While he does not take issue with fellow Republicans on basic ideology, he is singling out the Party’s specific and pronounced drift into irrationalism, anti-intellectualism and opposition to traditional science. Huntsman’s statements indicate he understands what is most treacherous about this cultural regression, not just for the Republican Party,but for the country as a whole: at a time when America is falling seriously behind educationally among first-world nations, particularly in math and science, and as economies become ever more technologically dependent and complex, the fetishism for the anti-scientific and the anti-rational threatens the nation’s economic future.
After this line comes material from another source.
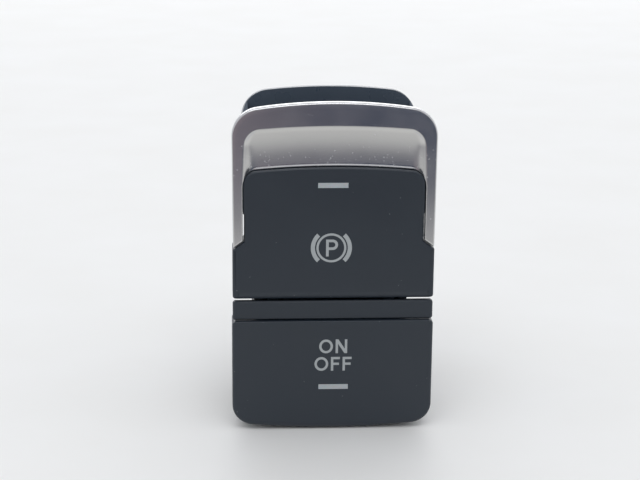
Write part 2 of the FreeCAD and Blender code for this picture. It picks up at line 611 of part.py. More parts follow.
scoop = scoop_profile(SCOOP_R + SCOOP_WALL, -LIP_HALF, LIP_HALF, SCOOP_FRONT)
scoop = scoop.cut(scoop_profile(SCOOP_R, -scoop_in, scoop_in, SCOOP_FRONT - 3))
lip = plate(LIP_HALF, LIP_HALF, BODY_TOP - 5.0, LIP_HIGH, 0, BODY_REAR, None, LIP_CURVE, 0, LIP_CORNER)
scoop = scoop.common(lip)
cheek = LIP_HIGH - CHEEK_LOW
slope = bar_x([(0, cheek - 6.0), (SCOOP_FRONT, cheek), (LIP_BACK - SCOOP_WALL, LIP_HIGH - CHEEK_HIGH),
               (LIP_BACK - SCOOP_WALL, sky + 1), (0, sky + 1)], -far, far)
scoop = scoop.cut(slope)
for x in (-GUSSET_X, 0.0, GUSSET_X):
    gusset = box(x - 0.7, x + 0.7, SCOOP_FRONT + 1, LIP_BACK, BODY_TOP, arc_z)
    gusset = gusset.cut(scoop_profile(SCOOP_R + SCOOP_WALL * 0.5, x - 1, x + 1, 0))
    scoop = scoop.fuse(gusset)
save("finger_scoop", scoop)

# Guide plate with sleeves
plate_half = INNER_HALF - INSERT_PLAY
plate_low = INNER_LOW + INSERT_PLAY
plate_high = INNER_TOP - INSERT_PLAY
sleeve_top = INNER_TOP - LEDGE - INSERT_PLAY
guide = box(-plate_half, plate_half, GUIDE_FRONT, GUIDE_BACK, plate_low, plate_high)
for z in (APPLY_Z, RELEASE_Z):
    sleeve = box(PLUNGER_X - SLEEVE_HALF, PLUNGER_X + SLEEVE_HALF, GUIDE_BACK, SLEEVE_END, z - SLEEVE_HALF,
                 min(z + SLEEVE_HALF, sleeve_top))
    guide = guide.fuse(both(sleeve))
leg_sleeve = box(HOLD_LEG_X - HOLD_LEG_W / 2 - LEG_WALL, HOLD_LEG_X + HOLD_LEG_W / 2 + LEG_WALL, GUIDE_BACK,
                 SLEEVE_END, HOLD_LEG_Z - HOLD_LEG_H / 2 - LEG_WALL, HOLD_LEG_Z + HOLD_LEG_H / 2 + LEG_WALL)
guide = guide.fuse(both(leg_sleeve))
for z in (APPLY_Z, RELEASE_Z):
    guide = guide.cut(both(rod_y(PLUNGER_X, z, STEM_R + RUNNING, 0, BODY_REAR)))
leg_hole = box(HOLD_LEG_X - HOLD_LEG_W / 2 - LEG_PLAY, HOLD_LEG_X + HOLD_LEG_W / 2 + LEG_PLAY, 0, BODY_REAR,
               HOLD_LEG_Z - HOLD_LEG_H / 2 - LEG_PLAY, HOLD_LEG_Z + HOLD_LEG_H / 2 + LEG_PLAY)
guide = guide.cut(both(leg_hole))
guide = guide.cut(box(-TUBE_HALF - TUBE_ROOM, TUBE_HALF + TUBE_ROOM, 0, BODY_REAR, TUBE_LOW - TUBE_ROOM,
                      TUBE_HIGH + TUBE_ROOM))
guide = guide.cut(both(box(BAR_LEG_IN - 0.1, BAR_LEG_OUT + 0.1, 0, BODY_REAR, BAR_LEG_LOW - 0.1,
                           BAR_LEG_HIGH + 0.1)))
guide = guide.cut(box(-PARK_STEM_HALF - GUIDE_PLAY, PARK_STEM_HALF + GUIDE_PLAY, 0, BODY_REAR,
                      PARK_STEM_LOW - GUIDE_PLAY, PARK_STEM_HIGH + GUIDE_PLAY))
save("guide_plate", guide)

# Fixed clear guide behind the lever, held in the guide plate
fixed_guide = box(-PARK_STEM_HALF, PARK_STEM_HALF, GUIDE_FRONT + 0.2, STEM_END + 0.7, PARK_STEM_LOW, PARK_STEM_HIGH)
flange = box(-PARK_STEM_HALF - PARK_FLANGE, PARK_STEM_HALF + PARK_FLANGE, GUIDE_BACK, GUIDE_BACK + 0.9,
             PARK_STEM_LOW - PARK_FLANGE, PARK_STEM_HIGH + PARK_FLANGE)
save("park_light_guide", fixed_guide.fuse(flange))

# Circuit board, dome mat, domes and lamps
def key_dome(x, z):
    # Rubber key dome: a faceted cone standing on the mat, narrow towards the plunger.
    turns = [(i + 0.5) * 2 * math.pi / DOME_SIDES for i in range(DOME_SIDES + 1)]
    top = [V(x + DOME_TOP_R * math.cos(t), DOME_TOP, z + DOME_TOP_R * math.sin(t)) for t in turns]
    foot = [V(x + DOME_FOOT_R * math.cos(t), MAT_FRONT, z + DOME_FOOT_R * math.sin(t)) for t in turns]
    outlines = [top, foot]
    for i in range(DOME_SIDES):
        outlines.append([top[i], top[i + 1], foot[i + 1], foot[i], top[i]])
    shell = Part.makeShell([Part.Face(Part.makePolygon(outline)) for outline in outlines])
    shell.sewShape()
    dome = Part.makeSolid(shell)
    return dome if dome.Volume > 0 else dome.reversed()


contact_x = [(i - (CONTACT_COLUMNS - 1) / 2) * CONTACT_PITCH for i in range(CONTACT_COLUMNS)]
contact_z = [PLUG_Z + (j - (CONTACT_ROWS - 1) / 2) * CONTACT_PITCH for j in range(CONTACT_ROWS)]
hole = CONTACT / 2 + CONTACT_PLAY
board = box(-BOARD_HALF, BOARD_HALF, BOARD_FRONT, BOARD_BACK, BOARD_LOW, BOARD_HIGH)
for x in contact_x:
    for z in contact_z:
        board = board.cut(box(x - hole, x + hole, 0, PLUG_END, z - hole, z + hole))
save("circuit_board", board)

park_middle = (PARK_STEM_LOW + PARK_STEM_HIGH) / 2
lamps = [("lamp_park", park_middle), ("lamp_hold_text", light_high - 3.4), ("lamp_hold_bar", light_low + 2.0)]
mat = box(-MAT_HALF, MAT_HALF, MAT_FRONT, BOARD_FRONT, BOARD_LOW + 2.5, RELEASE_Z + 5.0)
for name, z in lamps:
    mat = mat.cut(box(-LAMP_W / 2 - 0.3, LAMP_W / 2 + 0.3, 0, BODY_REAR, z - LAMP_H / 2 - 0.3, z + LAMP_H / 2 + 0.3))
save("dome_mat", mat)
for name, x, z in (("apply_dome", PLUNGER_X, APPLY_Z), ("release_dome", PLUNGER_X, RELEASE_Z),
                   ("hold_dome", HOLD_LEG_X, HOLD_LEG_Z)):
    save_pair(name, key_dome(x, z))
for name, z in lamps:
    save(name, box(-LAMP_W / 2, LAMP_W / 2, BOARD_FRONT - LAMP_T, BOARD_FRONT, z - LAMP_H / 2, z + LAMP_H / 2))

# Parts on the back of the board
chip_low = PLUG_Z + CHIP_RISE
chip_high = chip_low + CHIP_SIDE
save("controller_chip", box(-CHIP_SIDE / 2, CHIP_SIDE / 2, BOARD_BACK, BOARD_BACK + CHIP_T, chip_low, chip_high))
cap_in = CHIP_SIDE / 2 + CAPACITOR_GAP
cap_z = (chip_low + chip_high - CAPACITOR_H) / 2 + 0.1
save_pair("capacitor", box(cap_in, cap_in + CAPACITOR_W, BOARD_BACK, BOARD_BACK + CAPACITOR_T, cap_z,
                           cap_z + CAPACITOR_H))
resistor_z = chip_high + RESISTOR_GAP
for i in range(4):
    x = (i - 1.5) * RESISTOR_PITCH
    save("resistor_%d" % (i + 1), box(x - RESISTOR_W / 2, x + RESISTOR_W / 2, BOARD_BACK, BOARD_BACK + RESISTOR_T,
                                      resistor_z, resistor_z + RESISTOR_H))

# Connector pins
number = 0
for z in contact_z:
    for x in contact_x:
        number += 1
        half = CONTACT / 2
        pin = box(x - half, x + half, BOARD_FRONT, CONTACT_END, z - half, z + half)
        tip = [e for e in pin.Edges if abs(e.BoundBox.YMin - CONTACT_END) < 1e-4]
        save("contact_pin_%d" % number, pin.makeChamfer(0.15, tip))

# Rear cover with plug shroud, board posts and latch tongues
cover_back = BODY_REAR + COVER_THICK
cover = plate(BODY_HALF, BODY_HALF, BODY_LOW, TOWER_TOP, BODY_REAR, cover_back, None, None, BODY_CORNER, BODY_CORNER)
shroud = plate(PLUG_HALF_X, PLUG_HALF_X, PLUG_Z - PLUG_HALF_Z, PLUG_Z + PLUG_HALF_Z, BODY_REAR, PLUG_END,
               None, None, 1.2, 1.2)
cover = cover.fuse(shroud)
cavity = box(-PLUG_HALF_X + PLUG_WALL, PLUG_HALF_X - PLUG_WALL, PLUG_FLOOR, PLUG_END + 1,
             PLUG_Z - PLUG_HALF_Z + PLUG_WALL, PLUG_Z + PLUG_HALF_Z - PLUG_WALL)
cover = cover.cut(cavity)
key = box(-2.2, 2.2, PLUG_FLOOR + 3.4, PLUG_END + 1, PLUG_Z + PLUG_HALF_Z - PLUG_WALL - 0.1,
          PLUG_Z + PLUG_HALF_Z + 1)
cover = cover.cut(key)
post_x = BOARD_HALF - 3.2
for x in (-post_x, post_x):
    for z in (BOARD_LOW + 3.0, BOARD_HIGH - 4.0):
        cover = cover.fuse(box(x - 1.3, x + 1.3, BOARD_BACK, BODY_REAR + 0.2, z - 1.3, z + 1.3))
tongue_out = INNER_HALF - INSERT_PLAY
nib_out = tongue_out + 0.8
half = LATCH_HALF - LATCH_PLAY
for z in LATCH_Z:
    tongue = box(tongue_out - 1.2, tongue_out, LATCH_Y0 - 0.6, BODY_REAR + 0.2, z - half, z + half)
    corners = [V(tongue_out - 0.1, LATCH_Y0 + 0.2, z - half), V(tongue_out, LATCH_Y0 + 0.2, z - half),
               V(nib_out, LATCH_Y1 - 0.6, z - half), V(nib_out, LATCH_Y1 - 0.15, z - half),
               V(tongue_out - 0.1, LATCH_Y1 - 0.15, z - half)]
    nib = Part.Face(Part.makePolygon(corners + corners[:1])).extrude(V(0, 0, 2 * half))
    cover = cover.fuse(both(tongue.fuse(nib)))
for x in contact_x:
    for z in contact_z:
        cover = cover.cut(box(x - hole, x + hole, BOARD_BACK, PLUG_END + 1, z - hole, z + hole))
save("rear_cover", cover)
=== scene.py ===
import math

import bpy
import bmesh
from mathutils import Matrix, Vector
from mathutils.geometry import tessellate_polygon


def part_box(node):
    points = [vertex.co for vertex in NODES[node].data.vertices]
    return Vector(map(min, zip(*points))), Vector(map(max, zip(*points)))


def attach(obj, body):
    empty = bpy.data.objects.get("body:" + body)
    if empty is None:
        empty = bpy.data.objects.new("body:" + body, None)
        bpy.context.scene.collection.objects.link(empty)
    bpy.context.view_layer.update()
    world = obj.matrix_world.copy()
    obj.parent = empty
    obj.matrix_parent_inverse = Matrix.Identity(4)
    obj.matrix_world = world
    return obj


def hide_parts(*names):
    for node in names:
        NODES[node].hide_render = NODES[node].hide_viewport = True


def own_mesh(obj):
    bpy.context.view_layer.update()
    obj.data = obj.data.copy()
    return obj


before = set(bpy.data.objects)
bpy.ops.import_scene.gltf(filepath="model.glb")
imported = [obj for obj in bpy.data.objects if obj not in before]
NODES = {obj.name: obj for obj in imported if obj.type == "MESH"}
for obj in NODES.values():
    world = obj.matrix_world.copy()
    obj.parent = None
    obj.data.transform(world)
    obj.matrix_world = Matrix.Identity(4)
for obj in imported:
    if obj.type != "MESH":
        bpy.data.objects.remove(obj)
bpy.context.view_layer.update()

# Lengths in this script are millimetres. The flat face plane and the middle plane come from the frame.
MM = 0.001
FACE_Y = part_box("hold_cap")[0].y / MM


def node_box(name):
    low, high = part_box(name)
    return [v / MM for v in low], [v / MM for v in high]


HOLD_BOX = node_box("hold_cap")
LEVER_BOX = node_box("lever_cap")
TRIM_BOX = node_box("lever_trim")
LEVER_LOW, LEVER_HIGH = LEVER_BOX[0][2], LEVER_BOX[1][2]
TRIM_HALF, TRIM_HIGH = TRIM_BOX[1][0], TRIM_BOX[1][2]


def spot(x, depth, z):
    """A point in metres, with its depth counted back from the face plane."""
    return Vector((x * MM, (FACE_Y + depth) * MM, z * MM))


# Colours and shader nodes


def colour(code):
    """Linear RGBA of an sRGB hex value."""
    parts = [int(code[i:i + 2], 16) / 255 for i in (1, 3, 5)]
    return tuple(c / 12.92 if c <= 0.04045 else ((c + 0.055) / 1.055) ** 2.4 for c in parts) + (1.0,)


def add(tree, kind, inputs=None, **settings):
    """One node, with its settings and with values or links for its inputs."""
    made = tree.nodes.new(kind)
    for name, value in settings.items():
        setattr(made, name, value)
    for name, value in (inputs or {}).items():
        if isinstance(value, bpy.types.NodeSocket):
            tree.links.new(value, made.inputs[name])
        else:
            made.inputs[name].default_value = value
    return made


def per_mm(size):
    """Texture scale for a pattern whose cells are this many millimetres across."""
    return 1 / (size * MM)


# Sockets of a colour mix, which share their names with its number sockets
MIX_FIRST, MIX_SECOND, MIX_RESULT = 6, 7, 2


def surface(name, **values):
    """A new material, its tree, its shader and its object coordinates."""
    mat = bpy.data.materials.new(name)
    mat.use_nodes = True
    tree = mat.node_tree
    shader = tree.nodes["Principled BSDF"]
    for socket, value in values.items():
        shader.inputs[socket.replace("_", " ")].default_value = value
    place = tree.nodes.new("ShaderNodeTexCoord").outputs["Object"]
    return mat, tree, shader, place


def paint(tree, shader, factor, first, second):
    """Base colour that goes from the first colour to the second with a factor."""
    tones = add(tree, "ShaderNodeMix", {0: factor, MIX_FIRST: first, MIX_SECOND: second}, data_type="RGBA")
    tree.links.new(tones.outputs[MIX_RESULT], shader.inputs["Base Color"])


# Specks of dust: spacing as a multiple of their size, and radius as a share of the spacing
SPECK_SPACING = 4
SPECK_RADIUS = 0.16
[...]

Huntsman said:

“When we take a position that isn’t willing to embrace evolution, when we take a position that basically runs counter to what 98 of 100 climate scientists have said, what the National Academy of Science has said about what is causing climate change and man’s contribution to it, I think we find ourselves on the wrong side of science, and, therefore, in a losing position.”

And let’s face it, Huntsman is addressing a political party that seldom misses an opportunity to disrespect public school teachers or to negatively stereotype intellectuals and “elites,” and long has publicly regarded academia as exotic, un-American and perhaps more obtusely, accused it of, “not living in the real world.” Without dissecting the myriad cultural biases and prejudices here, such anti-intellectualism and contempt for education and for educated people is a sobering cultural development…one might go so far as to say alarming. In fact, I’ll go so far as to say: it’s alarming.

Whatever his motivations and whatever the political calculus, it can only be encouraging to see a prominent Republican like Jon Huntsman challenge this new bizarrely atavistic Republicanism.  If the GOP can ever be cleansed of its current radicalism and fundamentalism it will have to be from the inside; because this is a bunch unreceptive, to say the least, to anything and anyone outside its hermetically sheltered environment.    

There was a time when one could be amused when groups relegated to the American fringe, such as the Birchers and others, would call for the impeachment of Earl Warren for the Supreme Court’s role in racial integration of the public schools; or claim the fiercely anti-communist John Foster Dulles himself was a Kremlin mole; or declare that the proposed interstate highway system was communistic, and President Ike a red for his promotion of it.  But at a time when a majority of Republicans have doubted the President of the United States’ citizenship, and its presidential candidates assert conspiracy theories and conduct assaults on the Federal Reserve, federal education assistance, Social Security, Medicare, evolution,climate scientists and the scientific community generally for doing the devil’s work, it ain’t so funny anymore.